O limite aparece no horizonte de tempo.

“O futebol não segue uma lógica de retornos trimestrais”, alerta Jouay. “Quando um fundo prioriza a lucratividade de curto prazo, ele pode prejudicar a estabilidade esportiva, vender jogadores importantes ou reduzir os orçamentos de treinamento”, diz o analista. “Para muitos torcedores, um clube é uma instituição cultural, não apenas um ativo comercial.

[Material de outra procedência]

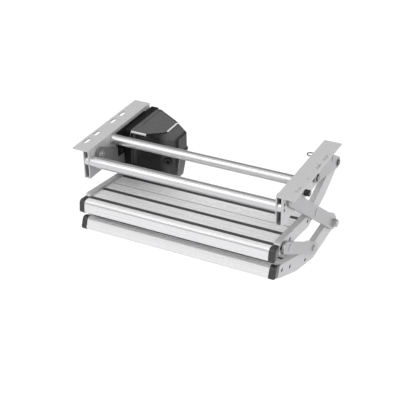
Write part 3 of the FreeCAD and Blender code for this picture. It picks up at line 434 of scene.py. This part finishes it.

O risco financeiro também está presente. “Os clubes geralmente têm receitas voláteis, altos custos fixos e controle limitado sobre muitos determinantes de gastos”, explica Jouay. “Os fundos podem alavancar demais um clube ou tratá-lo como um ativo de compra e venda (...) Se a estratégia de saída falhar, o clube pode ficar exposto ou insolvente”, conclui.

Fútbol mundial

O relatório da Apollo reconhece essas restrições e destaca a importância de estruturas com covenants e limites de empréstimos. A tese não propõe um modelo uniforme, mas soluções sob medida que respeitem as regras da liga e os fluxos contratuais.

A Apollo conclui que o processo está apenas começando. “Acreditamos que o mercado de financiamento esportivo continua em um estágio inicial de desenvolvimento institucional e está subvalorizado em relação à trajetória de crescimento do setor”, diz o relatório.

“À medida que as estruturas se aprofundam, os retornos se concentrarão nos investidores capazes de operar em toda a estrutura de capital”, acrescenta.

Nesse contexto, a Apollo vê o esporte como um ativo com suas próprias características.

Ele não depende de interrupções tecnológicas ou modismos do consumidor. O público permanece, a demanda por conteúdo ao vivo persiste, os contratos garantem a receita, mas a lacuna está no financiamento.

A mudança do estádio para o mercado já aconteceu. A discussão agora se volta para a forma de financiar um negócio que combina escala global, contratos de longo prazo e ativos escassos.

A Apollo acredita que, para o capital, a oportunidade não está apenas na propriedade, mas na arquitetura financeira que sustentará o próximo estágio do esporte como indústria.